Partindo dessa perda, os filhos retornam à cidade em que cresceram para velar e se despedir de ente paterno. Esse homem de família vivia uma dupla identidade: para os amigos e as pessoas da localidade, era visto como um bom e respeitado senhor, um santo, porém, em casa, era violento com a esposa e com seus filhos. O ditado popular que inspira o título – “santo de casa não faz milagre” – reflete essa dualidade do pai que, nas ruas, agia de uma forma e, dentro de casa, de outra.
O reencontro familiar se torna o ponto inicial da trama, que irá abordar as masculinidades, a violência contra a mulher, a transgeneridade, a homossexualidade e o assombro da morte, que leva as personagens a enfrentar seus traumas e refletir sobre o perdão depois de tanto sofrimento. A família é composta pela mãe Rute, o pai José Maria e os filhos: Alex, Betina e Alan. Cada integrante da família carrega a sua própria ferida em relação ao falecido, que foi abusivo ou violento por conta da sua rigidez moral e dos padrões comportamentais que a masculinidade tóxica e hegemônica impõe como o ideal para os homens. O romance aborda o quanto a masculinidade conservadora – que possui valores como a violência, a virilidade, a agressividade, a heterossexualidade, o machismo e a LGBTfobia – pode ser muito hostil, a ponto de desestabilizar o ambiente familiar.

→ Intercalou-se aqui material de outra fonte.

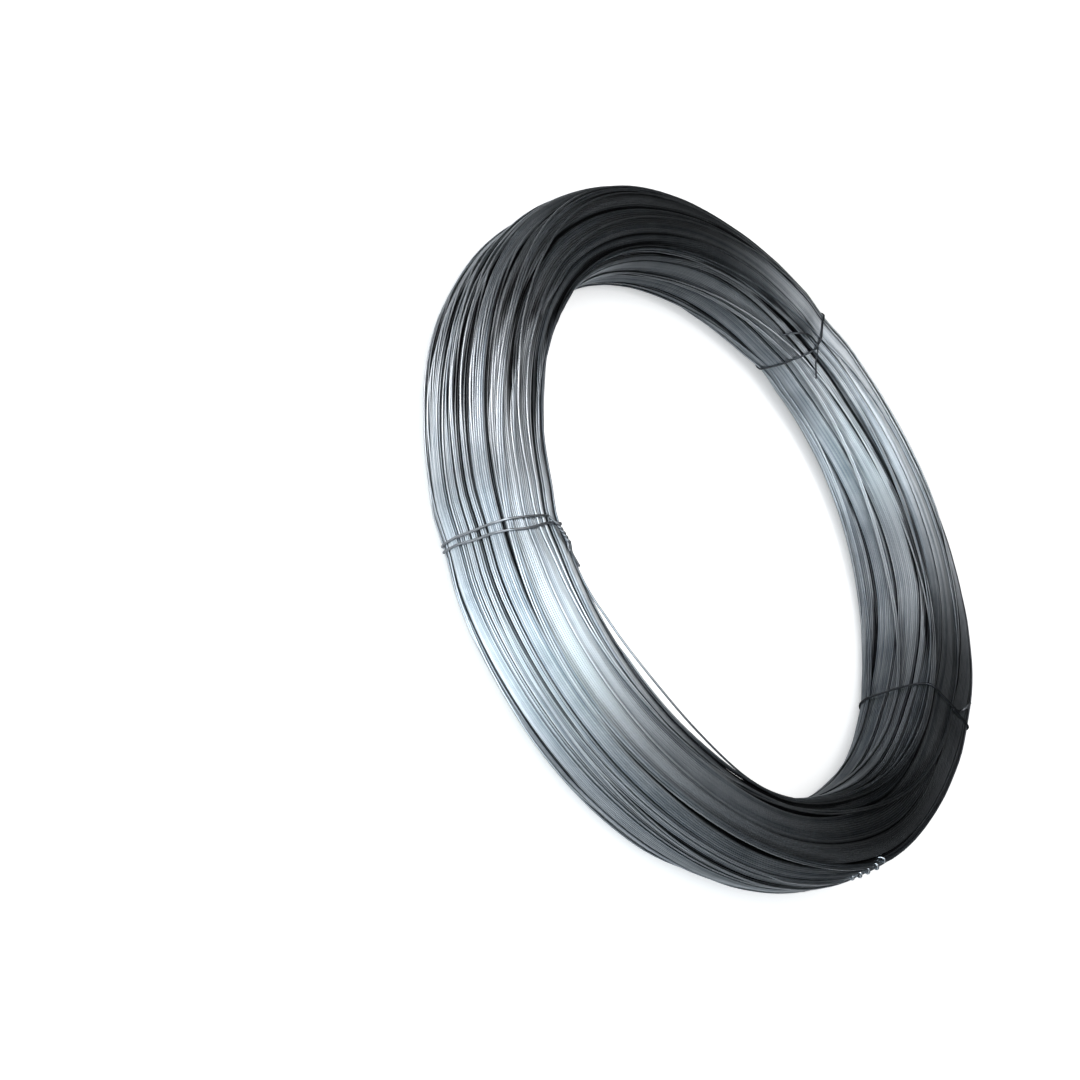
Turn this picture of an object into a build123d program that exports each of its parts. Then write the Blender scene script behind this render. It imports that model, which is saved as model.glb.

Ao mesmo tempo que o retorno ao lar pode trazer a sensação de conforto e nostalgia, esse processo pode ser também uma revisita às memórias dolorosas que as personagens acabam revivendo, junto aos traumas que os perseguem ao longo de suas trajetórias. Volp consegue transparecer esse sentimento de incômodo e estranheza, de um lar marcado pela violência, por meio de capítulos que narram o ponto de vista de cada um dos envolvidos no processo, utilizando uma forma e uma estrutura de linguagem que cria um ar de proximidade com os personagens, por fugir da normatividade da escrita formal. Esse recurso faz com que o leitor sinta empatia por eles, pois a narrativa estreita a distância entre o leitor e enredo, além de também possibilitar o diálogo sobre a importância e a necessidade do perdão para que haja a a cura, mas, claro, sem santificar a figura do pai. Zé Maria era um santo aos olhos dos moradores da cidade, a família vivia reprimindo suas dores pelo bem da imagem do falecido e de uma família perfeita e funcional. Ao trazer para o mundo esse motivo, o autor traz à tona a discussão de uma realidade que acontece em muitos lares brasileiros e evoca a importância do debate acerca da violência que assombra muitas casas.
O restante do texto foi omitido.